For a man, the idea that a woman — one with whom he’s enamored — does not want to see him anymore can be traumatic. Most accept the news with sadness or mild depression, but are able to work their way through the emotional pain in an acceptable and healthy manner.

A small fraction, however, react not with sadness, but with a burning rage. We all know the cliché: If I can’t have her, no one can. And we all know how that one usually ends.

Needless to say, this reaction can occur at any stage of a relationship, or for that matter even if there is no relationship. Experience has taught us that this anger can be just as deadly if acted out against a wife, fiancée, girlfriend or casual acquaintance.

Yet in the complex world of relationship law, this anger is not treated equally. Wives and live-in female companions are afforded more protection under the law than are women who do not live with the aggressor.
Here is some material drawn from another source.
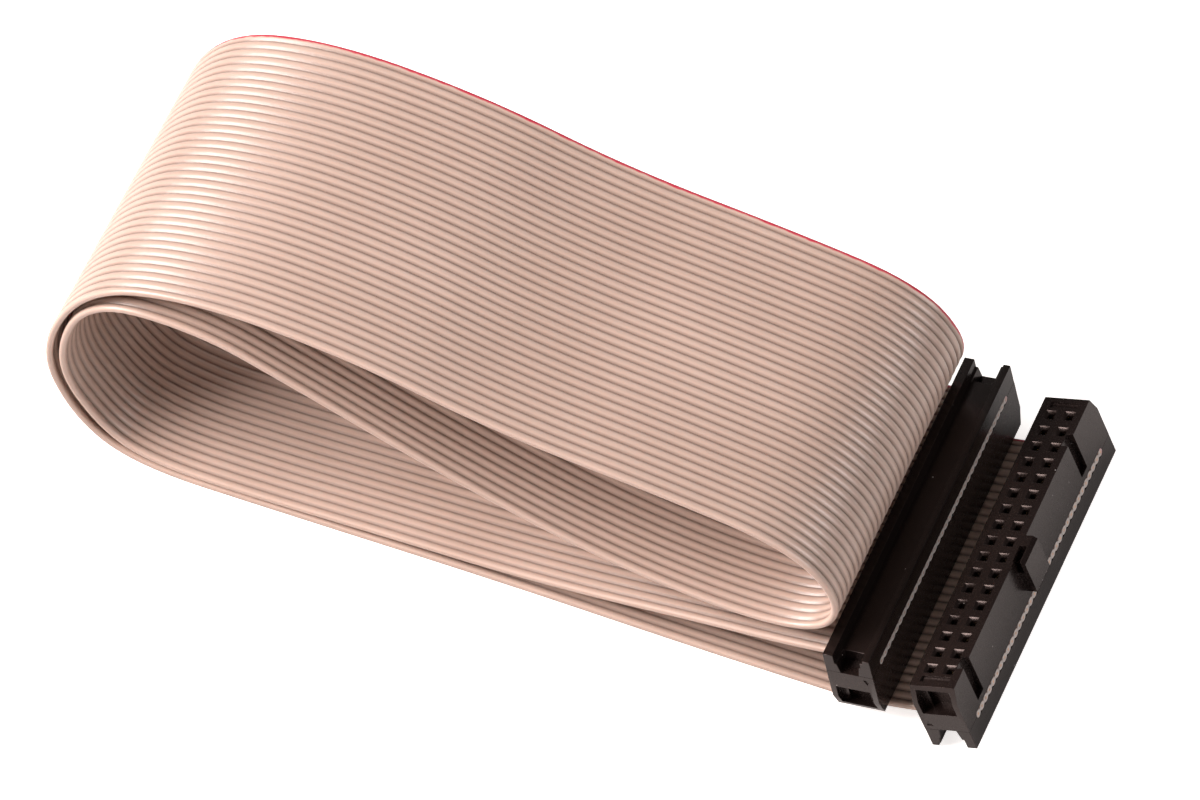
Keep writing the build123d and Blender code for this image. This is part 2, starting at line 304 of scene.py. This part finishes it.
def moulded_material(name, colour, roughness):
    """Satin black moulded plastic with dust and slight mottling."""
    material, tree, shader = new_material(name)
    mottle = place_group(tree, mottle_group, Coarse_Scale=120.0, Fine_Scale=3500.0)
    dust = place_group(tree, dust_group, Scale=1400.0, Amount=0.035)
    tone = ramp(tree, mottle.outputs["Coarse"], 0.3, 0.7)
    lighter = tuple(1.5 * c for c in colour[:3]) + (1,)
    base = mix_colour(tree, tone, colour, lighter)
    dust_amount = math_node(tree, "MULTIPLY", dust.outputs["Mask"], 0.5)
    dusty = mix_colour(tree, dust_amount, base, DUST_PALE)
    tree.links.new(dusty, shader.inputs["Base Color"])
    vary_roughness(tree, shader, mottle.outputs["Fine"], roughness, roughness + 0.12)
    shader.inputs["IOR"].default_value = 1.42
    shader.inputs["Specular Tint"].default_value = BLACK_SHEEN
    tree.links.new(bump(tree, mottle.outputs["Fine"], 0.00001), shader.inputs["Normal"])
    return material


def metal_material(name, colour, roughness):
    """Drawn or stamped metal with slight tarnish."""
    material, tree, shader = new_material(name)
    mottle = place_group(tree, mottle_group, Coarse_Scale=300.0, Fine_Scale=4000.0)
    tone = ramp(tree, mottle.outputs["Coarse"], 0.35, 0.65)
    darker = tuple(0.75 * c for c in colour[:3]) + (1,)
    tree.links.new(mix_colour(tree, tone, darker, colour), shader.inputs["Base Color"])
    shader.inputs["Metallic"].default_value = 1.0
    vary_roughness(tree, shader, mottle.outputs["Fine"], roughness, roughness + 0.2)
    return material


def floor_material():
    """Plain pale sheet, with a glow that only the camera sees."""
    material, tree, shader = new_material("pale_sheet")
    rays = tree.nodes.new("ShaderNodeLightPath")
    glow = math_node(tree, "MULTIPLY", rays.outputs["Is Camera Ray"], FLOOR_GLOW)
    tree.links.new(glow, shader.inputs["Emission Strength"])
    shader.inputs["Base Color"].default_value = SHEET_PALE
    shader.inputs["Emission Color"].default_value = SHEET_GLOW
    shader.inputs["Roughness"].default_value = 0.6
    shader.inputs["Specular IOR Level"].default_value = 0.2
    return material


vinyl = insulation_material()
black_body = moulded_material("black_body_plastic", BODY_BLACK, 0.20)
black_cover = moulded_material("black_cover_plastic", COVER_BLACK, 0.18)
copper = metal_material("drawn_copper", COPPER, 0.34)
spring_metal = metal_material("plated_spring_metal", PLATED_SPRING, 0.28)


# ---- Cable ---------------------------------------------------------------------------------------
def route_curve(name, across):
    """The route's spline at one place across the cable, with no thickness yet."""
    curve = bpy.data.curves.new(name, "CURVE")
    curve.dimensions = "3D"
    curve.resolution_u = CURVE_STEPS
    spline = curve.splines.new("NURBS")
    spline.points.add(len(ROUTE) - 1)
    for point, (x, z) in zip(spline.points, ROUTE):
        point.co = (x, across, z, 1.0)
    spline.order_u = 3
    spline.use_endpoint_u = True
    spline.resolution_u = CURVE_STEPS
    return curve


def route_line():
    """Points along the route's spline."""
    holder = bpy.data.objects.new("route_line", route_curve("route_line", 0.0))
    mesh = bpy.data.meshes.new_from_object(holder)
    line = [v.co.copy() for v in mesh.vertices]
    bpy.data.meshes.remove(mesh)
    bpy.data.curves.remove(holder.data)
    return line


def wire_place(number):
    """Place of a wire across the cable; the first is the red one."""
    return (WIRES - 1) * PITCH / 2 - number * PITCH


def cable_outline():
    """Outline across the cable as (across, height, lobes from the red edge)."""
    rise = LOBE_HALF - WEB_HALF
    radius = ((PITCH / 2) ** 2 + rise**2) / (2 * rise)
    drop = radius - LOBE_HALF
    top = []
    for number in range(WIRES):
        first = LOBE_STEPS // 2 + 1 if number == 0 else 0
        last = LOBE_STEPS // 2 if number == WIRES - 1 else LOBE_STEPS - 1
        middle = wire_place(number)
        if number == 0:
            top.append((middle, LOBE_HALF))
        for step in range(first, last + 1):
            away = PITCH / 2 - PITCH * step / LOBE_STEPS
            top.append((middle + away, math.sqrt(radius**2 - away**2) - drop))
        if number == WIRES - 1:
            top.append((middle, LOBE_HALF))
    far_edge = []
    near_edge = []
    for step in range(1, EDGE_STEPS):
        angle = math.pi * step / EDGE_STEPS
        out = LOBE_HALF * math.sin(angle)
        up = LOBE_HALF * math.cos(angle)
        far_edge.append((wire_place(WIRES - 1) - out, up))
        near_edge.append((wire_place(0) + out, -up))
    bottom = [(across, -height) for across, height in reversed(top)]
    return top + far_edge + bottom + near_edge


def ring_frames(line):
    """Place and thickness direction at each point of the line."""
    frames = []
    for index, place in enumerate(line):
        before = line[max(index - 1, 0)]
        after = line[min(index + 1, len(line) - 1)]
        along = (after - before).normalized()
        frames.append((place, Vector((-along.z, 0.0, along.x))))
    return frames


def cable_mesh(line):
    """Lobed insulation along the line, with a short bore round each wire at both cut ends."""
    outline = cable_outline()
    frames = ring_frames(line)
    shape = bmesh.new()
    uv_layer = shape.loops.layers.uv.new("cable")
    rings = []
    travelled = [0.0]
    for before, after in zip(line, line[1:]):
        travelled.append(travelled[-1] + (after - before).length)
    for place, up in frames:
        ring = [
            shape.verts.new(place + up * height + Vector((0, across, 0)))
            for across, height in outline
        ]
        rings.append(ring)
    count = len(outline)
    lobes = [(wire_place(0) - across) / PITCH + 0.5 for across, _ in outline]
    for r in range(len(rings) - 1):
        for k in range(count):
            j = (k + 1) % count
            face = shape.faces.new((rings[r][k], rings[r + 1][k], rings[r + 1][j], rings[r][j]))
            values = (
                (lobes[k], travelled[r]),
                (lobes[k], travelled[r + 1]),
                (lobes[j], travelled[r + 1]),
                (lobes[j], travelled[r]),
            )
            for loop, value in zip(face.loops, values):
                loop[uv_layer].uv = value
    for ring, (place, up), inwards in (
        (rings[0], frames[0], line[1] - line[0]),
        (rings[-1], frames[-1], line[-2] - line[-1]),
    ):
        close_end(shape, uv_layer, ring, place, up, inwards.normalized() * BORE_DEPTH)
    bmesh.ops.recalc_face_normals(shape, faces=shape.faces)
    mesh = bpy.data.meshes.new("ribbon_insulation_vinyl")
    shape.to_mesh(mesh)
    shape.free()
    return mesh


def close_end(shape, uv_layer, ring, place, up, inwards):
    """Flat cut face with a blind bore for each wire."""
    count = len(ring)
    edges = [shape.edges.get((ring[k], ring[(k + 1) % count])) for k in range(count)]
    floors = []
    for number in range(WIRES):
        middle = place + Vector((0, wire_place(number), 0))
        mouth = []
        floor = []
        for step in range(BORE_STEPS):
            angle = 2 * math.pi * step / BORE_STEPS
            offset = Vector((0, math.cos(angle), 0)) + up * math.sin(angle)
            offset *= WIRE_RADIUS
            mouth.append(shape.verts.new(middle + offset))
            floor.append(shape.verts.new(middle + offset + inwards))
        for step in range(BORE_STEPS):
            follow = (step + 1) % BORE_STEPS
            edges.append(shape.edges.new((mouth[step], mouth[follow])))
            wall = (mouth[step], mouth[follow], floor[follow], floor[step])
            floors.append(shape.faces.new(wall))
        floors.append(shape.faces.new(floor))
    filled = bmesh.ops.triangle_fill(shape, use_beauty=True, edges=edges)
    faces = [item for item in filled["geom"] if isinstance(item, bmesh.types.BMFace)]
    for face in faces + floors:
        for loop in face.loops:
            lobe = (wire_place(0) - loop.vert.co.y) / PITCH + 0.5
            loop[uv_layer].uv = (lobe, 0.0)


def make_cable():
    """Insulation over the whole route."""
    mesh = cable_mesh(route_line())
    cable = bpy.data.objects.new("ribbon_insulation_vinyl", mesh)
    bpy.context.collection.objects.link(cable)
    mesh.materials.append(vinyl)
    mesh.polygons.foreach_set("use_smooth", [True] * len(mesh.polygons))
    bpy.ops.object.select_all(action="DESELECT")
    cable.select_set(True)
    bpy.context.view_layer.objects.active = cable
    bpy.ops.object.shade_smooth_by_angle(angle=CABLE_SMOOTH_ANGLE)
    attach(cable, "root")
    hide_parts("ribbon_insulation")


def make_wire(number):
    """One copper wire along the route."""
    name = f"copper_wire_{number + 1:02d}"
    curve = route_curve(name, wire_place(number))
    curve.bevel_depth = WIRE_RADIUS
    curve.bevel_resolution = 1
    curve.use_fill_caps = True
    wire = bpy.data.objects.new(name, curve)
    bpy.context.collection.objects.link(wire)
    curve.materials.append(copper)
    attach(wire, "root")
    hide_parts(f"conductor_{number + 1:02d}")


# ---- Sockets -------------------------------------------------------------------------------------
def rounded_copy(node, name, material):
    """Copy of a moulded CAD node with its sharp edges rounded as a mould leaves them."""
    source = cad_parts[node]
    mesh = source.data.copy()
    piece = bpy.data.objects.new(name, mesh)
    bpy.context.collection.objects.link(piece)
    bpy.ops.object.select_all(action="DESELECT")
    piece.select_set(True)
    bpy.context.view_layer.objects.active = piece
    shape = bmesh.new()
    shape.from_mesh(mesh)
    bmesh.ops.remove_doubles(shape, verts=shape.verts, dist=WELD_DISTANCE)
    bmesh.ops.dissolve_limit(
        shape, angle_limit=FLAT_ANGLE, verts=shape.verts, edges=shape.edges
    )
    shape.to_mesh(mesh)
    shape.free()
    soften = piece.modifiers.new("soften", "BEVEL")
    soften.width = MOULD_EDGE
    soften.segments = MOULD_EDGE_STEPS
    soften.limit_method = "ANGLE"
    soften.angle_limit = MOULD_EDGE_ANGLE
    soften.use_clamp_overlap = True
    bpy.ops.object.modifier_apply(modifier=soften.name)
    mesh = piece.data
    mesh.materials.clear()
    mesh.materials.append(material)
    for polygon in mesh.polygons:
        polygon.material_index = 0
    bpy.ops.object.shade_smooth_by_angle(angle=MOULD_SMOOTH_ANGLE)
    flatten = piece.modifiers.new("flatten", "WEIGHTED_NORMAL")
    flatten.keep_sharp = True
    flatten.weight = FULL_WEIGHT
    bpy.ops.object.modifier_apply(modifier=flatten.name)
    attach(piece, "root")
    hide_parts(node)


def finish_sockets():
    """Rounded plastic mouldings, and metal on the contacts."""
    for letter in ("a", "b"):
        for part, material, slot in (
            ("body", black_body, "socket_plastic"),
            ("cover", black_cover, "cover_plastic"),
        ):
            node = f"socket_{letter}_{part}"
            rounded_copy(node, f"{node}_moulding", material)
        for column in ("odd", "even"):
            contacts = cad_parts[f"socket_{letter}_contacts_{column}"]
            for material_slot in contacts.material_slots:
                material_slot.material = spring_metal


# ---- Stage ---------------------------------------------------------------------------------------
def make_floor():
    """Pale floor under the cable."""
    bpy.ops.object.select_all(action="DESELECT")
    bpy.ops.mesh.primitive_plane_add(size=2 * FLOOR_HALF, location=(0, 0, 0))
    floor = bpy.context.object
    floor.name = "floor"
    floor.data.materials.append(floor_material())


def make_camera():
    """Camera at the viewing angle, well back with a long lens."""
    right = Vector((math.cos(CAMERA_AZIMUTH), math.sin(CAMERA_AZIMUTH), 0))
    level = math.cos(CAMERA_ELEVATION)
    back = Vector((
        level * math.sin(CAMERA_AZIMUTH),
        -level * math.cos(CAMERA_AZIMUTH),
        math.sin(CAMERA_ELEVATION),
    ))
    up = back.cross(right)
    turn = Matrix((right, up, back)).transposed().to_4x4()
    data = bpy.data.cameras.new("camera")
    data.sensor_width = CAMERA_SENSOR
    data.lens = CAMERA_LENS
    data.clip_start, data.clip_end = CAMERA_CLIP
    camera = bpy.data.objects.new("camera", data)
    camera.matrix_world = Matrix.Translation(AIM + back * CAMERA_DISTANCE) @ turn
    bpy.context.collection.objects.link(camera)
    bpy.context.scene.camera = camera


def area_light(name, place, size, power, colour):
    """Soft rectangular light aimed at the cable."""
    data = bpy.data.lights.new(name, "AREA")
    data.shape = "RECTANGLE"
    data.size = size[0]
    data.size_y = size[1]
    data.energy = power
    data.color = colour
    light = bpy.data.objects.new(name, data)
    light.location = place
    aim = LIGHT_AIM - Vector(place)
    light.rotation_euler = aim.to_track_quat("-Z", "Y").to_euler()
    bpy.context.collection.objects.link(light)


def make_lights():
    """Soft studio light: a strong warm box on the left, three weak ones, and a pale room."""
    for name, place, size, power, colour in LIGHTS:
        area_light(name, place, size, power, colour)
    world = bpy.data.worlds.new("studio")
    world.use_nodes = True
    background = world.node_tree.nodes["Background"]
    background.inputs["Color"].default_value = ROOM_PALE
    background.inputs["Strength"].default_value = ROOM_LIGHT
    bpy.context.scene.world = world
    bpy.context.scene.view_settings.view_transform = "Standard"


make_camera()
make_cable()
for wire_number in range(WIRES):
    make_wire(wire_number)
finish_sockets()
make_floor()
make_lights()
A bill sponsored by Sen. Christopher B. Shank, R-Washington, would change this. It would allow women to seek protective orders (as opposed to legally flimsy peace orders) against men regardless of their relationship status.

That means that police would be better able to take action against overly aggressive men in less-formal relationships who are unable to put their anger aside. Under the current system, a prohibitive amount of paperwork and legal hoops must be negotiated before police can make an arrest.

Of course, women are not the only victims. Men might find themselves in need of a protective order as well.

No degree of protection is fail-safe, however. The law means little to those incapable of controlling their anger. But a protective order gives a victim a better chance. And for some violators, a few nights in jail might be enough to turn the tide of their aggression.

Like clockwork, domestic violence leads to the death of one or more innocent people in our community each year. It is time to save them or at the very least give them one more layer of protection. The General Assembly should have no doubt about the value of this legislation and the urgent need to see it through to passage.